No Costs Memorandum Required To Be Filed Because Fees/Costs Awarded Made Before Notices Of Dismissal/Entry Of Judgment Served By Plaintiff, Who Had Notice Of The Requests.
Plaintiff, a hair stylist at Chaddick’s beauty salon, was terminated and filed an anti-harassment petition against Ms. Chaddick, which action was dismissed after the trial court declined to issue a TRO and continued the trial. Chaddick filed a fee motion about a month after the dismissal for $1,000 in fees and a subsequent declaration for $435 in costs. The trial court found that Chaddick had prevailed, overruling plaintiff’s objections that there was no proper notice in moving papers for costs or no filed costs memorandum. Plaintiff provided notices of dismissal and entry of judgment well after the fee/costs order was issued.
The 2/6 DCA affirmed in Tietz v. Chaddick, Case No. B303694 (2d Dist., Div. 6 Oct. 20, 2020) (unpublished), a 3-0 opinion authored by Justice Yegan.
The $1,000 fee award was correct because Ms. Chaddick was the prevailing party given the dismissal of the anti-harassment action. (Code Civ. Proc., § 527.6(s).) The failure to file a costs memorandum was no obstacle under the circumstances, given that plaintiff filed the notices after the fee/costs award was made and that plaintiff also knew about/contested the costs request. Besides, CRC 3.1170’s requirement of a costs memorandum could not trump CCP § 1032 allowing recovery of costs as a matter of right where fees/costs are awarded before the dismissal is served or before the entry of judgment is filed/served.

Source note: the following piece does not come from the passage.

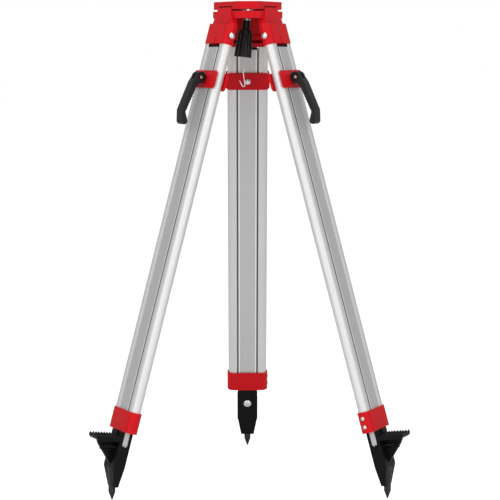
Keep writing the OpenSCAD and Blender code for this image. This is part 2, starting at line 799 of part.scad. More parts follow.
module foot() {
    end_half = 15.5;
    window_h = 27.5;
    web_half_t = 3.5;
    shelf_w = 30;
    shelf_back = 29; // the shelf ends this far behind the treadle's tip
    tip = treadle_reach - foot_half_out + over; // the treadle's tip, from the foot's face
    socket_d = panel_d / 2 + lip_h + 0.1;
    socket_w = panel_w / 2;
    color(black) difference() {
        union() {
            intersection() {
                across(foot_w + over) polygon([[-foot_half_in, -foot_top], [foot_half_out, -foot_top],
                    [foot_half_out, -block_end], [-4, -foot_end], [-foot_half_in, -foot_end + 2]]);
                translate([-foot_w, 0, 0]) rotate([90, 0, 90]) linear_extrude(2 * foot_w)
                    polygon([[foot_w / 2, -foot_top], [foot_w / 2, -block_end + 5], [end_half, -foot_end],
                        [-end_half, -foot_end], [-foot_w / 2, -block_end + 5], [-foot_w / 2, -foot_top]]);
            }
            // treadle, narrower at its tip
            intersection() {
                across(foot_w) treadle_outline();
                translate([0, 0, -block_end]) linear_extrude(block_end)
                    polygon([[0, -foot_w / 2], [foot_half_out, -foot_w / 2], [treadle_reach, -20],
                        [treadle_reach, 20], [foot_half_out, foot_w / 2], [0, foot_w / 2]]);
            }
            // web and shelf under the treadle
            translate([foot_half_out - over, 0, -treadle_top]) {
                across(2 * web_half_t) polygon([[0, -3.5], [tip - 6, -10.5], [tip - 12, -16.5],
                    [tip - 19, -26.5], [tip - 38, -44.5], [over, -63.5], [0, -63.5]]);
                across(shelf_w) polygon([[0, -21.5], [tip - shelf_back, -23], [tip - shelf_back - 2, -26],
                    [0, -25.5]]);
            }
        }
        // socket for the inner leg
        along_leg(foot_top - over, inner_end) square([2 * socket_d, 2 * socket_w], center = true);
        // side windows with round lower ends
        across(2 * foot_w) union() {
            translate([-8, -foot_top - window_h]) square([14, window_h + over]);
            translate([-1, -foot_top - window_h]) circle(7);
        }
        translate([0, 0, -foot_rivet_down]) out_rod(4, -foot_half_in - over, 0);
        in_spike_axes() cylinder(r = spike_r, h = 75);
    }
}

module foot_rivet() {
    color(zinc) translate([0, 0, -foot_rivet_down]) {
        out_rod(4, -foot_half_in - eps, panel_d / 2 + 0.5);
        translate([-foot_half_in, 0, 0]) rotate([0, -90, 0]) dome(9.4, 3.2);
    }
}

module spike() {
    color(steel) in_spike_axes() {
        cylinder(r1 = 1, r2 = spike_r, h = 18);
        translate([0, 0, 18 - eps]) cylinder(r = spike_r, h = 57 + eps);
    }
}

module leg_piece(piece) {
    if (piece == "shoulder") shoulder();
    if (piece == "rail_a") rail_a();
    if (piece == "rail_b") rail_b();
    if (piece == "collar") collar();
    if (piece == "collar_rivets") collar_rivets();
    if (piece == "inner_leg") inner_leg();
    if (piece == "top_cap") top_cap();
    if (piece == "clamp_inner_plate") clamp_plate(-plate_out);
    if (piece == "clamp_outer_plate") clamp_plate(plate_in);
    if (piece == "clamp_bolt") clamp_bolt();
    if (piece == "clamp_lever") clamp_lever();
    if (piece == "lever_pin") lever_pin();
    if (piece == "foot") foot();
    if (piece == "foot_rivet") foot_rivet();
    if (piece == "spike") spike();
}

head_plate();
head_body();
head_spacers();
plate_screws();
arm_pivot();
hinge_bolts();
hinge_nuts();
swing_arm();
screw_carrier();
ball_bush();
screw_washer();
instrument_screw();
screw_knob();
hook_chain();
plumb_hook();
for (s = SIDES)
    for (p = LEG_PIECES)
        at_leg(s[1]) leg_piece(p);
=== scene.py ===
# %% [markdown]
# # A surveyor's tripod, finished in Blender
#
# The tripod has a flat cast head, a screw that pulls an instrument down onto it, and three
# legs. Each leg is two half-round aluminium rails with a flat inner leg that slides between
# them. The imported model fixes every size, place and joint. Most pieces here are copies of
# it with rounded edges and a real surface. The screw, the fluted knob, the chain and the
# hook are made anew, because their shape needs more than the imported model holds. The levers
# get pockets, and ribs and small teeth are added to the levers and the feet.

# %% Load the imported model
import json
from math import cos, pi, radians, sin, sqrt, tau

import bmesh
import bpy
from mathutils import Matrix, Vector

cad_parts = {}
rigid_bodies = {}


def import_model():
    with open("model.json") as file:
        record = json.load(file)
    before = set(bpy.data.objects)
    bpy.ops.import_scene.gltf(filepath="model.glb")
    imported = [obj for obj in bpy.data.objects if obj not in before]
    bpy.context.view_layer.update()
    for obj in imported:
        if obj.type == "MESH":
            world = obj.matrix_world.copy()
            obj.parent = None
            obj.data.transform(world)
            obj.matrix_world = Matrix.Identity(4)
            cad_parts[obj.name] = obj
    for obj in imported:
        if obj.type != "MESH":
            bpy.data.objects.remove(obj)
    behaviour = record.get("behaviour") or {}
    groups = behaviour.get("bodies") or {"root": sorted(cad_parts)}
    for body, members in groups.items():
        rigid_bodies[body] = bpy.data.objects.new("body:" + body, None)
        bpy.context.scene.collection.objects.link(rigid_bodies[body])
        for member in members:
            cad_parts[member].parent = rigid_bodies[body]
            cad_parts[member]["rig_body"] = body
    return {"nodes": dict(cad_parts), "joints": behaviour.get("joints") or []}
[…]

BLOG QUOTE—Justice Yegan is an appellate jurist who shows many literary flourishes in his opinions. In this one he explains the origins of the phrase “too clever by half.” It was coined in George J. Whyte-Melville’s 1985 book, “The Interpreters,” and means “too smart for one’s own good,” a discussion about the derivation of the phrase he found in the recent bankruptcy decision in In re Jet ICU Leasing, 614 B.R. 385, 388 n. 3 (Bankr. M.D. Fla. 2020).